Power company, Maryland attorney general battle over merger

Exelon and Maryland’s attorney general are battling over whether a proposed merger of the Chicago-based utility and Pepco Holdings Inc. would benefit the state’s ratepayers.

Attorney General Brian Frosh trashed the proposed $6.9 billion deal in comments to the state’s utility regulator, which will decide on whether to approve the merger this summer. All five regulatory bodies where Pepco operates — Delaware, Maryland, New Jersey, Virginia and Washington, D.C. — must OK the plan. If given the green light, Pepco’s nearly 2 million customers would be rolled into Exelon’s service.

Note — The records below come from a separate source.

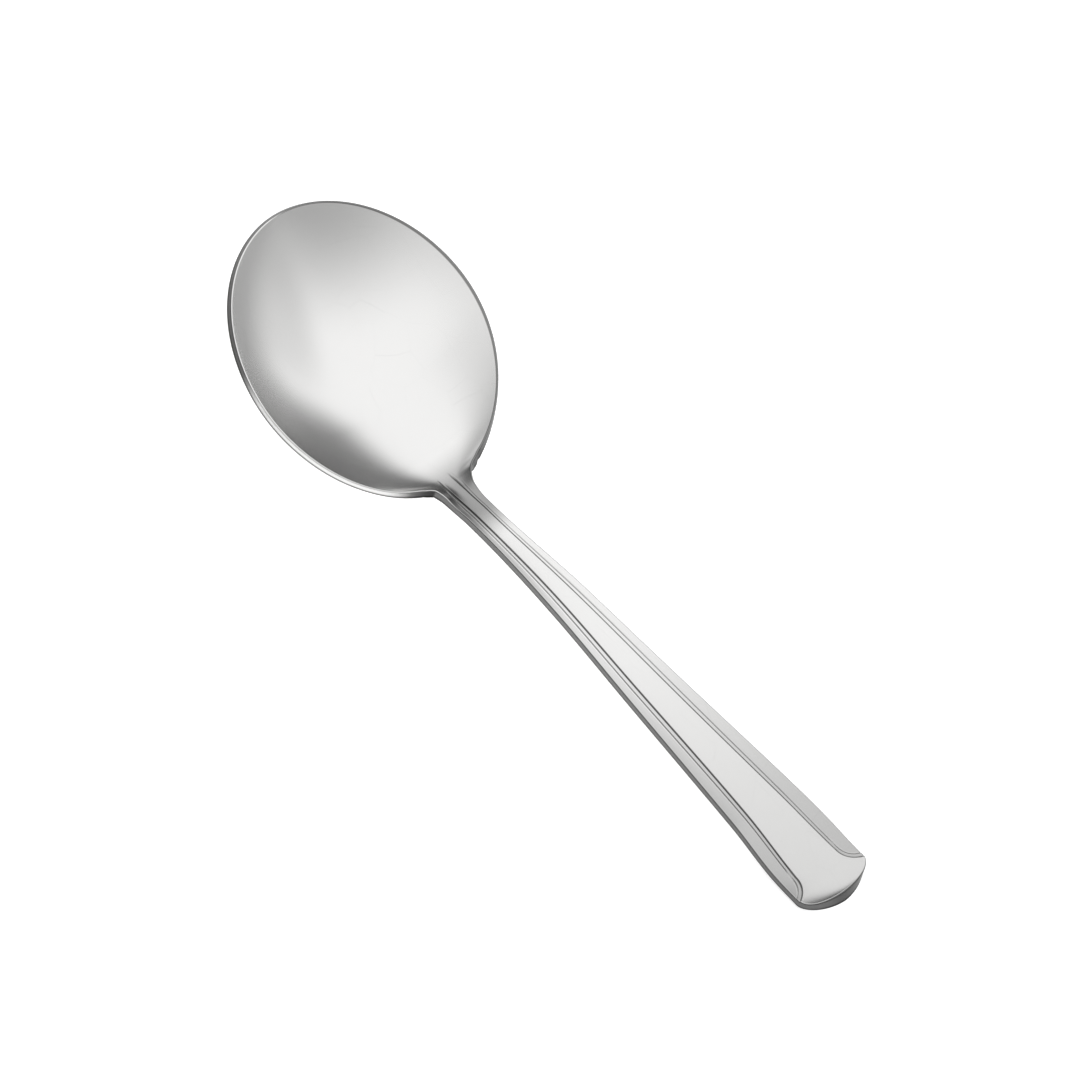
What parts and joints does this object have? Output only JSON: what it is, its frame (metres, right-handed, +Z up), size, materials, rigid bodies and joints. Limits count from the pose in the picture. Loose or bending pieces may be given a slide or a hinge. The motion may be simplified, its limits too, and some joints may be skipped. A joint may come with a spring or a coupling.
{
  "type": "soup spoon",
  "caption": "Round-bowl soup spoon in satin stainless steel, with a narrow neck and a flared handle that has a raised centre panel between two lower side panels.",
  "frame": {"origin": "centre of the bounding box's bottom face: the table under the middle of the spoon as it lies at rest", "axes": "+X along the spoon from the bowl to the handle's end, +Y across it, +Z up, out of the open bowl"},
  "size_m": [0.154, 0.0506, 0.0199],
  "materials": {
    "bowl_steel": "fine satin, tumbled, slightly brighter on the rim",
    "neck_steel": "fine satin",
    "handle_steel": "fine satin, brighter along the coined panel edges",
    "end_steel": "fine satin"
  },
  "bodies": {
    "root": {"bowl": "bowl_steel", "neck": "neck_steel", "handle": "handle_steel", "handle_end": "end_steel"}
  },
  "joints": []
}
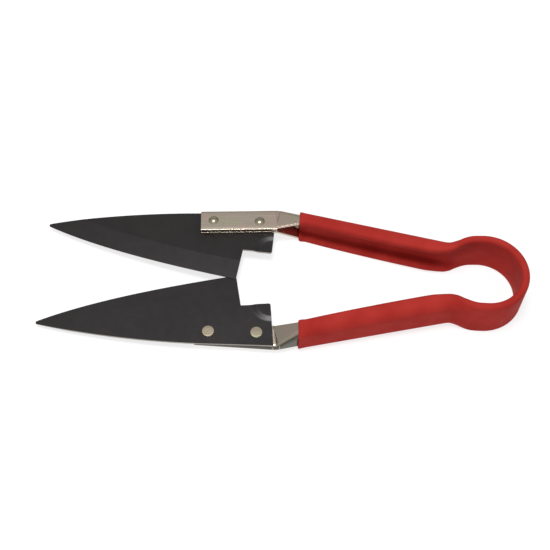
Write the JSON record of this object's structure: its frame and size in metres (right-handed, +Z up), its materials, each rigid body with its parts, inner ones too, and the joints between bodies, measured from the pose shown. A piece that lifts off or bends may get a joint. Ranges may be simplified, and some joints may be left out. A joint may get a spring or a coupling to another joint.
{
  "type": "grass shears",
  "caption": "One-hand spring shears for grass and topiary: crossed triangular blades riveted to a bent spring-steel bow with a red dipped coating.",
  "frame": {"origin": "middle of the bounding box in X and Y, at the height of the bow's lower coated edge", "axes": "+X along the shears from the blade tips to the bow; +Y across, towards the blade that lies on top; +Z up, across the width of the spring strip"},
  "size_m": [0.3212, 0.1008, 0.0331],
  "materials": {
    "blackened_steel": "black-oxide carbon steel, satin, with faint mottling and bright ground edges",
    "plated_spring_steel": "warm nickel-plated spring steel with faint stains and scuffs",
    "rivet_steel": "nickel-plated rivet, domed outside and filed flush inside",
    "dipped_coating": "red dipped PVC, satin, slightly uneven"
  },
  "bodies": {
    "bow": {"spring_bow": "plated_spring_steel", "bow_coating": "dipped_coating"},
    "upper_arm": {"upper_blade": "blackened_steel", "upper_spring_arm": "plated_spring_steel", "upper_grip_coating": "dipped_coating", "upper_front_rivet": "rivet_steel", "upper_rear_rivet": "rivet_steel"},
    "lower_arm": {"lower_blade": "blackened_steel", "lower_spring_arm": "plated_spring_steel", "lower_grip_coating": "dipped_coating", "lower_front_rivet": "rivet_steel", "lower_rear_rivet": "rivet_steel"}
  },
  "joints": [
    {"name": "upper_squeeze", "type": "hinge", "parent": "bow", "child": "upper_arm", "pos_m": [0.1391, 0.02463, 0.01645], "axis": [0, 0, 1], "range_deg": [0, 7.25], "stiffness_Nm_per_rad": 30},
    {"name": "lower_squeeze", "type": "hinge", "parent": "bow", "child": "lower_arm", "pos_m": [0.1391, -0.02463, 0.01645], "axis": [0, 0, -1], "range_deg": [0, 7.25], "stiffness_Nm_per_rad": 30}
  ],
  "couplings": [
    {"joint": "lower_squeeze", "follows": "upper_squeeze", "ratio": 1}
  ]
}
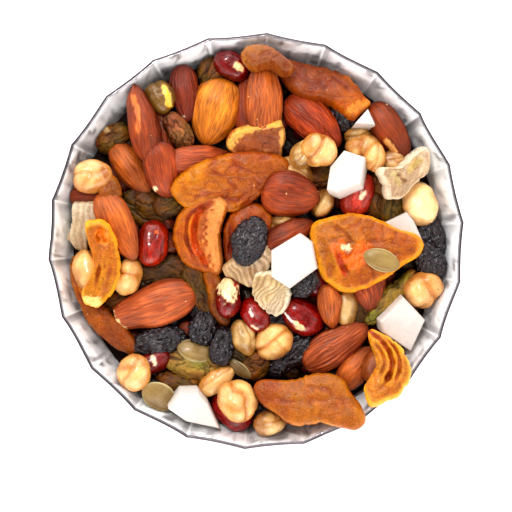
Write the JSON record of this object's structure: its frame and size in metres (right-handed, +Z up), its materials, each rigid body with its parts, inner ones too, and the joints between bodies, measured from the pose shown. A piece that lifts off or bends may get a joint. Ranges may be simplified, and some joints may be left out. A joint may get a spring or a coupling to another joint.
{
  "type": "bowl of trail mix",
  "caption": "Faceted sheet-metal bowl heaped above its rim with nuts, dried fruit, seeds and coconut pieces.",
  "frame": {"origin": "centre of the bowl's flat underside", "axes": "+Z up along the bowl's axis, +X to the right and +Y away in the picture's view from above"},
  "size_m": [0.1304, 0.1306, 0.0584],
  "materials": {
    "sheet_metal": "hammered satin sheet metal",
    "nuts_and_fruit": "matte to waxy mixed nuts and dried fruit"
  },
  "bodies": {
    "root": {"bowl": "sheet_metal", "trail_mix": "nuts_and_fruit"}
  },
  "joints": []
}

“This merger will harm Maryland customers, offers no tangible, incremental benefits of sufficiently meaningful value, and is not in the public interest. Nothing in the filed testimony, or the evidence adduced during lengthy and comprehensive hearings, changes these facts,” Frosh, a Democrat, said in the 60-page filing, which implored the Maryland Public Service Commission to deny the merger.

Exelon has faced pushback from consumer groups in Washington and Maryland in recent weeks over the proposal. The regulatory bodies in Maryland and the District haven’t yet ruled on the merger, whereas Virginia, Delaware and New Jersey have already given it the thumbs up.

“We are encouraged that a number of parties have included in their filing constructive proposals for terms under which they can support the merger, thereby offering a path to provide the benefits of the merger to utility customers and other Maryland stakeholders. On the other hand, a few parties have taken a ‘just say no’ position, without considering the tangible, long-term benefits that this merger offers,” Exelon spokesman Paul Adams told the Washington Examiner.

Following Frosh’s filing, Exelon said it would increase its “consumer investment fund” in Maryland to $94 million, up from $40 million. The firm has said those funds could be used as regulators see fit, such as on customer rebates or through energy efficiency programs. Exelon says the proposed merger would benefit electricity customers because the larger firm would shed costs through efficiency gains. In Maryland alone, customers would save $127 million over the first 10 years and then $17 million annually.

But opponents are worried an enlarged Exelon would use its heft to jam rate increases through regulators and deny renewable power sources access to electric grid infrastructure. They also allege Exelon could have East Coast ratepayers arbitrage losses from its struggling nuclear fleets in Illinois and New York, such as by selling assets at above market rates to other subsidiaries to generate cash flow.

Exelon says those claims are dubious. They’ve noted their nuclear assets, which exist in competitive markets where the utility cannot recoup costs from customers through rates, are “ring-fenced” from subsidiaries in regulated markets. That means Exelon could not shift costs from Illinois or New York to its would-be customers in Pepco’s service territory, the firm contends.

“Exelon has already invested in and will continue to invest in renewable generation, distributed generation, energy storage, energy efficiency, clean natural gas vehicles, and other initiatives that some intervenors claim, without basis, are ones Exelon would oppose simply because Exelon owns nuclear generation. Those allegations are simply false and are contradicted by overwhelming evidence in the record,” the utility said in its filing.